Take it personally

On the flight into Melbourne I read Anita Roddick‘s latest Globalisation – Take it Personally. (It comes in two editions, I bought the more matter of fact version; there’s also a more lavishly illustrated version).

It’s a (slightly chaotic) assembly of short articles by different authors and pocket bios of many of the organisations challenging the status quo. I can easily forgive the slight messiness – in fact, faced with such problems it would be hard to have a simple, neat and ordered response. Much of it is distinctly thought-provoking, and certainly left me feeling better informed about the anti-globalisation movement. And it also made me feel less comfortable about the state of the world – as well as pointing to a few things any of us can do about it.

Roddick pulls no punches, as is apparent from her introduction where she details the birth of children living near tobacco fields in Mexico with no genitals.

Scientists had tracked down the cause to the pesticides but the American tobacco companies that bought the crops grown there wouldn’t accept responsibility, because they said the fields didn’t belong to them. And knowing that representatives of these companies would be in a Cancun conference I spoke at about it, I showed them the slides.

This kind of confrontation isn’t always the best way of going about creating change. But there was absolutely no reaction from them at all: no embarassment, no outrage, just a bloodless sense of good manners.

I’m occasionally accused of seeing these issues too personally. As if being in business was necessarily a cold-hearted, objective, pseudo-scientific project to manipulate consumers. But I’ve also learnt over the years that it can’t be that anymore.

It’s a shocking story, and I admire Roddick for her passion and courage in confronting it. The book as a whole is robust challenge to the idea the current form of capitalism is the only and inevitable system for us to operate under. (And I say current model to deflect the tiresome punch-and-judy accusation of undermining capitalism, as if capitalism is a rigidly fixed system rather than one that can evolve.)

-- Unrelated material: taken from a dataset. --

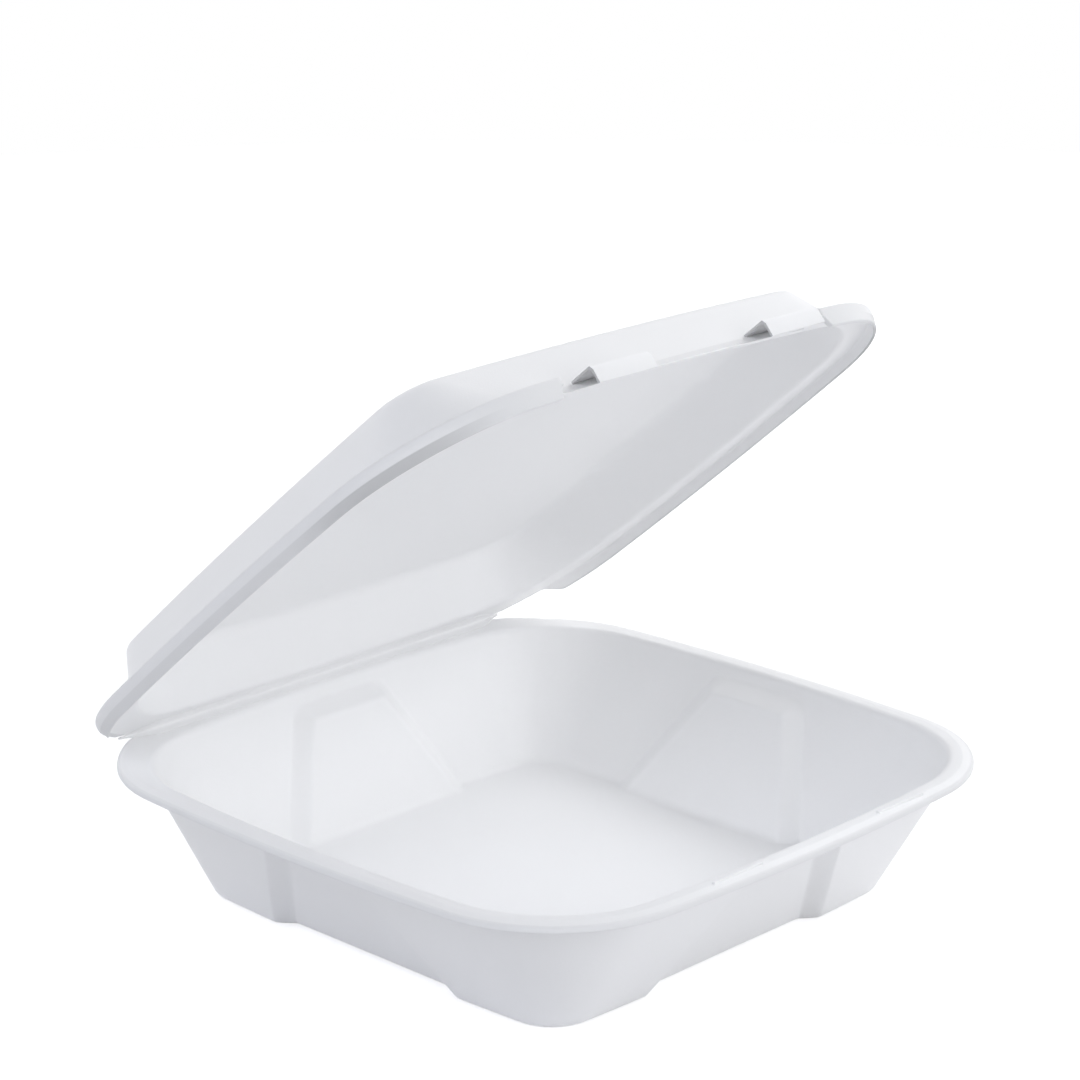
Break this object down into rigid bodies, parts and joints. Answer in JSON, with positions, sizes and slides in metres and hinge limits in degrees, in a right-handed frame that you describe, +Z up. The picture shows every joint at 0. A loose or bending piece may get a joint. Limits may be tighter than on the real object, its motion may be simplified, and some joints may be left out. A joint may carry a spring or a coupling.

And my next read, Natural Capitalism, looks like an impressive – and optimistic – suggestion for an alternative model.

1 thought on “Take it personally

  1. Earl Mardle

    Aha, you have found the fountainhead. NC is an excellent book that I have quoted endlessly since I found it in 2001.

    While some of the solutions more than a bit flakey (the “lets cover our hydrogen powered cars with PV cells and leave them in sunny carparks, plugged into the grid” is a bit of a hurdle) there is some real and practical stuff. It should also lead you to Lean Thinking and the work of Taiichi Ohno.

    Best section is the whole story of Curitiba and the treatment of social and civil structures and processes as an engineering problem rather than a political or an economic one. The mass transport solution is a beautiful gem of lateral and networked thinking.